Whether you spent your summer chasing your dreams as an intern somewhere in the “real world” or chasing some action at the local beer joint, you’d probably be pleased to know that everybody’s favorite University president wasn’t spending his summer break reading Anthropology Monthly and expanding his ever-growing bow tie collection. As evidenced by his Aug. 15 Washington Post editorial titled “Why Not Full-time Education,” SJT spent the prized portion of his summer waist-deep in the quagmire that is the research, analysis and production of University policy.

The editorial was less about pronouncing the advent of drastic change in traditional university scheduling, and more to serve as notice to the D.C. community (as well as it’s fall/spring residents and their parents) that GW will be causing jaws to drop at a location near you in the not-so-distant future. Why will GW be making waves in D.C.? Because any change in the status quo is customarily met with opposition from those who find comfort in the certainty of mediocrity. While University scheduling should clearly be of no consequence to the District community, the University knows that in this city every move they make is made under the increasingly intensive scrutiny of city officials, many of whom made their loathing of GW, major campaign points.

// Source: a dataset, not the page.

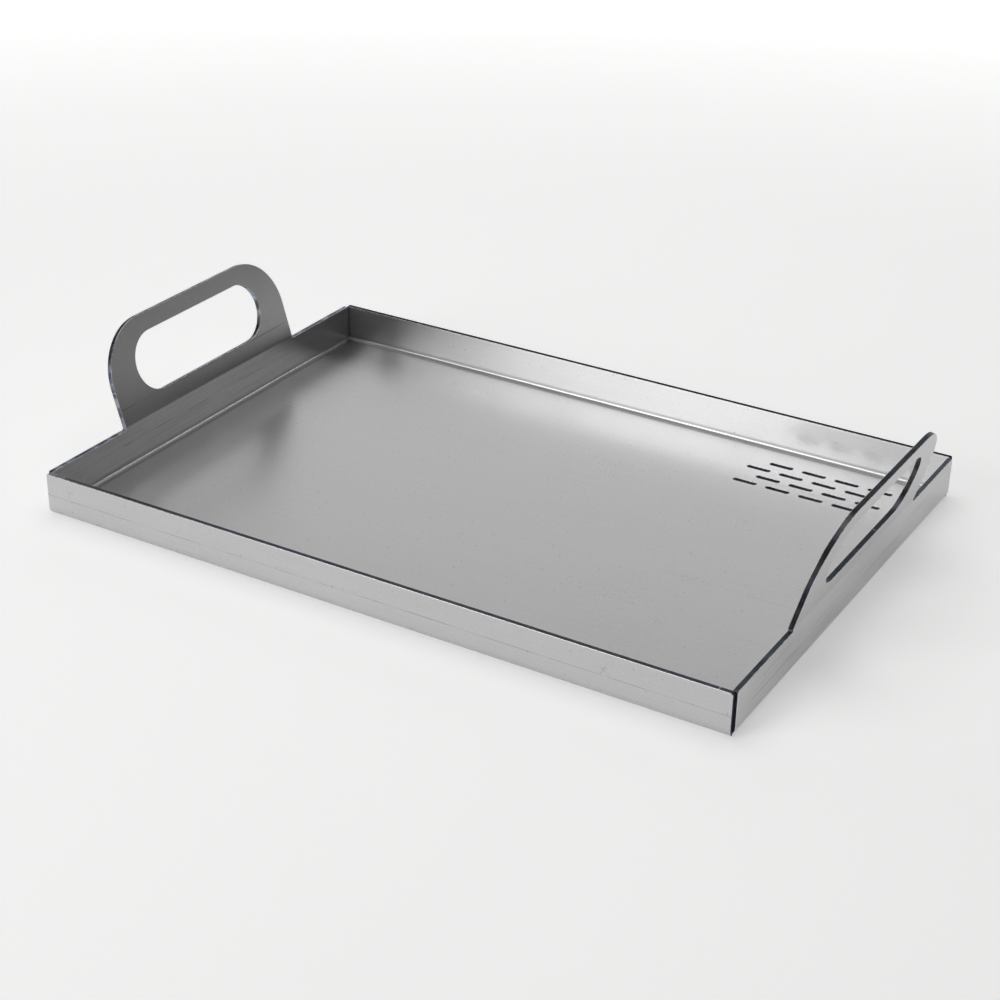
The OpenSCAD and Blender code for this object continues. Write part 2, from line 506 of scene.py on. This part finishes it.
def round_ended(centre, length, width, steps):
    """A hole with round ends along p, wound so that the metal lies outside it."""
    x, y = centre
    run = (length - width) / 2
    r = width / 2
    loop = Loop()
    loop.add(arc((x + run, y), r, 90, -90, steps))
    loop.add(arc((x - run, y), r, 270, 90, steps))
    return loop


def handle(side, materials):
    """The flat flap of a handle with its hand slot."""
    name = SIDE_NAMES[side]
    lean = LEAN[name]
    flap = HANDLE_HEIGHT - HANDLE_ROOT_R - handle_bend_length(lean)
    half, r = HANDLE_HALF_W, HANDLE_CORNER_R
    loop = Loop()
    loop.add([(-half, 0)], "butt")
    loop.add([(half, 0)])
    loop.add(arc((half - r, flap - r), r, 0, 90, HANDLE_CORNER_STEPS))
    loop.add(arc((r - half, flap - r), r, 90, 180, HANDLE_CORNER_STEPS))
    hole = round_ended((0, flap - GRIP_BAND - HAND_SLOT_H / 2), HAND_SLOT_L, HAND_SLOT_H, HAND_SLOT_STEPS)
    for place in HANDLE_TABS[name]:
        loop.snap_tab(place)
    for place in HAND_SLOT_TABS[name]:
        hole.snap_tab(place)
    pivot = Matrix.Translation((0, -BEND_OUT_R, TAB_TOP_Z)) @ Matrix.Rotation(lean, 4, "X")
    flat_stand = Matrix(((-1, 0, 0, 0), (0, 0, 1, BEND_OUT_R), (0, 1, 0, 0), (0, 0, 0, 1)))
    stand = side_matrix(side) @ pivot @ flat_stand
    start_up = FLOOR_BEND_LENGTH + TAB_TOP_Z - BEND_OUT_R + handle_bend_length(lean)

    def flat(p, q):
        return unfolded(side, -p, start_up + q)

    return plate(name + "_handle", loop, [hole], stand, flat, materials)


def floor_plate(materials):
    """The flat floor with its staggered drain slots in the back right corner."""
    loop = Loop()
    loop.add([(-FLOOR_HALF_L, -FLOOR_HALF_W), (FLOOR_HALF_L, -FLOOR_HALF_W),
              (FLOOR_HALF_L, FLOOR_HALF_W), (-FLOOR_HALF_L, FLOOR_HALF_W)], "butt")
    last_x = INNER_HALF_L - DRAIN_FROM_RIGHT - DRAIN_SLOT_L / 2
    last_y = INNER_HALF_W - DRAIN_FROM_BACK - DRAIN_SLOT_W / 2
    holes = []
    for row in range(DRAIN_ROWS):
        for column in range(DRAIN_COLUMNS):
            x = last_x - (row % 2) * DRAIN_PITCH_X / 2 - column * DRAIN_PITCH_X
            y = last_y - row * DRAIN_PITCH_Y
            holes.append(round_ended((x, y), DRAIN_SLOT_L, DRAIN_SLOT_W, DRAIN_SLOT_STEPS))
    stand = Matrix.Translation((0, 0, SHEET_T))
    return plate("floor_plate", loop, holes, stand, lambda p, q: (p, q), materials)


class Graph:
    """Short calls for wiring up a material or the world. Places are millimetres on the flat sheet."""

    def __init__(self, name, world=None):
        self.material = world or bpy.data.materials.new(name)
        self.material.use_nodes = True
        self.tree = self.material.node_tree
        self.shader = self.tree.nodes["Background" if world else "Principled BSDF"]

    def set(self, socket, value):
        if isinstance(value, bpy.types.NodeSocket):
            self.tree.links.new(value, socket)
        else:
            socket.default_value = value

    def make(self, kind, **inputs):
        node = self.tree.nodes.new("ShaderNode" + kind)
        for name, value in inputs.items():
            self.set(node.inputs[name.replace("_", " ")], value)
        return node

    def calc(self, operation, *values):
        node = self.make("Math")
        node.operation = operation
        for socket, value in zip(node.inputs, values):
            self.set(socket, value)
        return node.outputs[0]

    def vector(self, operation, a, b, output="Vector"):
        node = self.make("VectorMath")
        node.operation = operation
        self.set(node.inputs[0], a)
        self.set(node.inputs["Scale" if operation == "SCALE" else 1], b)
        return node.outputs[output]

    def sheet(self):
        """Place on the flat sheet, in millimetres."""
        uv = self.make("UVMap")
        uv.uv_map = "sheet"
        return self.vector("SCALE", uv.outputs[0], 1 / MM)

    def noise(self, place, along, across, detail=2.0):
        """Soft noise between 0 and 1, its spots this long along the grain and this wide across it."""
        squeezed = self.vector("MULTIPLY", place, (1 / along, 1 / across, 0))
        node = self.make("TexNoise", Vector=squeezed, Scale=1.0, Detail=detail)
        node.noise_dimensions = "2D"
        return node.outputs[0]

    def span(self, value, low, high, to_low=0.0, to_high=1.0):
        """A smooth step from to_low, where value is at low, to to_high, where it is at high."""
        node = self.make("MapRange", Value=value, From_Min=low, From_Max=high)
        node.interpolation_type = "SMOOTHSTEP"
        self.set(node.inputs["To Min"], to_low)
        self.set(node.inputs["To Max"], to_high)
        return node.outputs[0]

    def mix(self, share, first, second):
        """The first colour where share is 0, and the second where it is 1."""
        node = self.make("Mix")
        node.data_type = "RGBA"
        self.set(node.inputs[0], share)
        self.set(node.inputs[6], first)
        self.set(node.inputs[7], second)
        return node.outputs[2]

    def total(self, base, *parts):
        """base, moved up and down by each part's noise times its weight."""
        out = base - sum(weight for _, weight in parts) / 2
        for value, weight in parts:
            out = self.calc("MULTIPLY_ADD", value, weight, out)
        return out

    def fade(self, value, mask, share):
        """value, lowered by this share where the mask is 1, and raised where the share is negative."""
        return self.calc("MULTIPLY", value, self.calc("MULTIPLY_ADD", mask, -share, 1.0))

    def marks(self, place, cell, width, share, length=1.0, turn=0.0):
        """Scattered marks, at most one to a cell: uneven dots, drawn out into scratches by length."""
        rotate = self.make("VectorRotate", Vector=place, Angle=math.radians(turn))
        rotate.rotation_type = "Z_AXIS"
        squeezed = self.vector("MULTIPLY", rotate.outputs[0], (1 / (cell * length), 1 / cell, 0))
        cells = self.make("TexVoronoi", Vector=squeezed, Scale=1.0)
        cells.voronoi_dimensions = "2D"
        chance = self.make("SeparateColor", Color=cells.outputs["Color"])
        radius = self.calc("MULTIPLY_ADD", chance.outputs[0], width / cell * 0.4, width / cell * 0.1)
        mark = self.span(self.calc("DIVIDE", cells.outputs["Distance"], radius), 0.4, 1.0, 1.0, 0.0)
        return self.calc("MULTIPLY", mark, self.calc("LESS_THAN", chance.outputs[1], share))

    def scratch(self, place, start, end, width):
        """One straight scratch between two places."""
        start, end = Vector(start).to_3d(), Vector(end).to_3d()
        run = end - start
        offset = self.vector("SUBTRACT", place, start)
        along = self.vector("DOT_PRODUCT", offset, run.normalized(), "Value")
        along = self.calc("MINIMUM", self.calc("MAXIMUM", along, 0.0), run.length)
        gap = self.vector("DISTANCE", offset, self.vector("SCALE", run.normalized(), along), "Value")
        return self.span(gap, width * 0.2, width * 0.6, 1.0, 0.0)

    def stain(self, place, middle, reach):
        """A round patch that fades out at its reach."""
        distance = self.vector("DISTANCE", place, Vector(middle).to_3d(), "Value")
        return self.span(distance, 1.0, reach, 1.0, 0.0)

    def most(self, first, *others):
        """The largest of these values."""
        for other in others:
            first = self.calc("MAXIMUM", first, other)
        return first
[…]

GW’s possible foray into the relatively untested waters of ‘trimesterism’ will be blown out of proportion because we are located in Washington, D.C., which just happens to be on the receiving end of the most highly powered, finely tuned policy microscope in the world – the Washington media. What the good doctor did in his August editorial was help pave the way for a smooth transition to alternative University scheduling by clearly expressing that whatever decision GW announces has been thoroughly and expertly analyzed.

Whether you agree with the proposed trimester system or not at this point is irrelevant. The larger picture is the question – do you agree with GW’s leadership? Not too long ago GW embarked on what has become a explosive growth in building expansion, and in the process they won themselves the last five and next 15 years battling Foggy Bottom residents and the BZA in court. Uninhibited, our University presses on in the faithful hope that the building expansion brings GW closer to the status it desires to achieve. That is the leadership that I want at the helm.

Whether you think the University has sought to advocate trimesters because they want to expand their pocketbooks (which it will certainly do) or as a genuinely academic decision to further our education, rest assured that a trimester decision will come with strong opposition by educational pundits and experts.

With the foreknowledge of major opposition on (just by reading the tea leaves) what appears to be a decision that has already been made, I for one have faith that the leadership of this University can steer our future toward prosperity amidst the toughest critics.

-The writer is a senior majoring in political science.